Foraging for wild foods also played a major role in the ancient diet of Southwestern peoples. For example, the fruit and seeds of the Saguaro cactus were collected and eaten both fresh and dried, and made into preserves and drinks by tribes such as the Tohono O'odham and Pima. The flower buds of the Cholla cactus have also been collected and roasted in clay lined pits. Another important food for Indigenous peoples living in mountainous areas of the Southwest are the seeds of the Pinyon pine, known as "pine nuts" or "piñóns." The nuts are traditionally a vital source of protein in the winter for the Ute and Paiute peoples.

The agave plant has historically been a vital food source, useful to Indigenous people in many ways. Agave hearts can be roasted and relished for their sweetness, and dried agave eaten during the winter months. The tough fibers of agave are used in making baskets and mats. In addition, agave is famously used for distilled spirits such as tequila and mezcal.

Indigenous peoples of the region have traditionally raised turkey and hunted deer, antelope and rabbit.
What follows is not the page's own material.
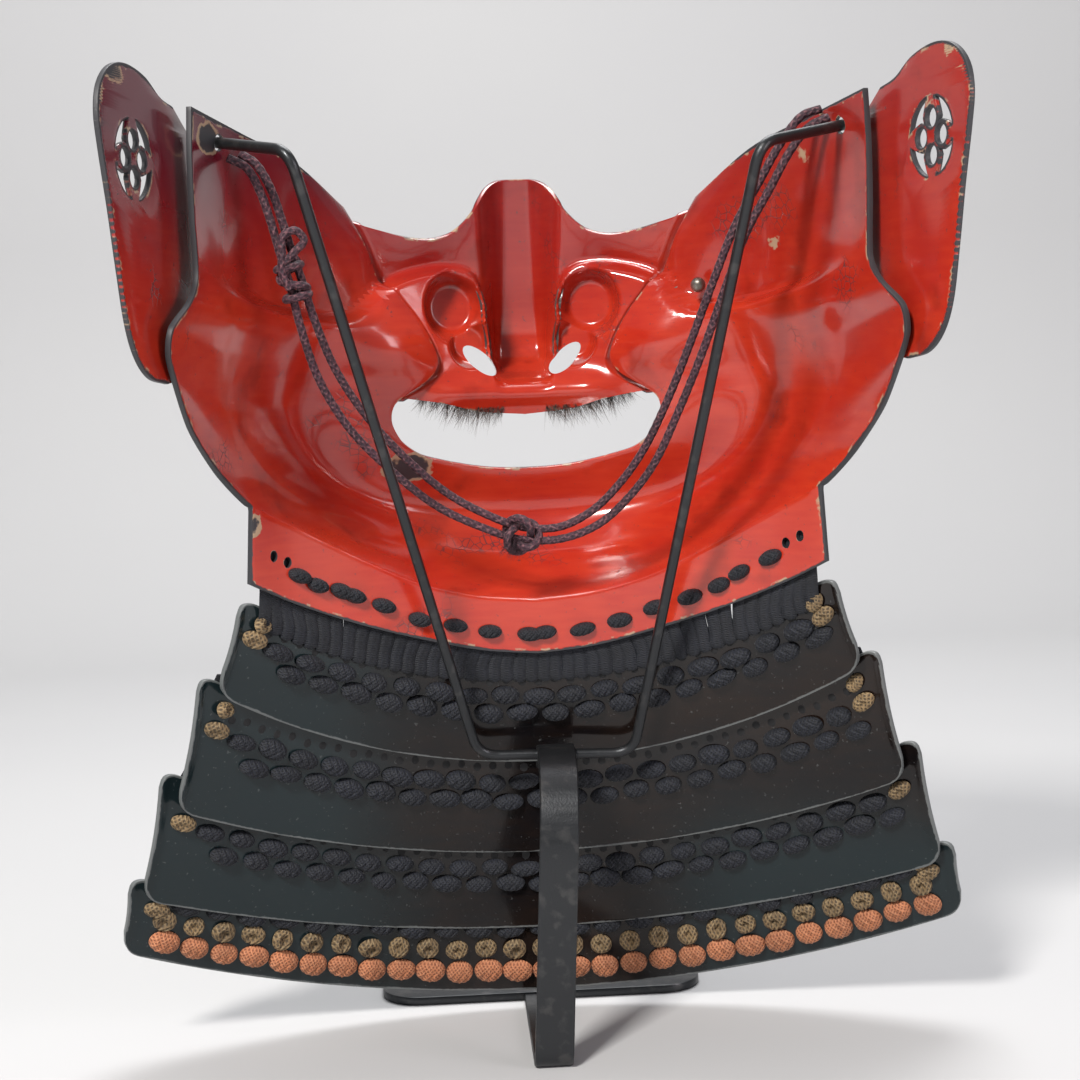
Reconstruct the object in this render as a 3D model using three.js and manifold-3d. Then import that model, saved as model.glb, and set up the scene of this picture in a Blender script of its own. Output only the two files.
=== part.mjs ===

After European contact they began to keep sheep, goats and cattle.

==Society and culture==

Contemporary Pueblo Indians continue to be organized on a clan basis for pueblo activities and curing ceremonies. The clans of the eastern Pueblos are organized into the Summer people and the Winter people (Tanoans) or as the Turquoise people and the Squash people. The western Puebloans are organized into several matrilineal lineages and clans. Many Pueblo peoples continue to practice the kachina (katsina) religion.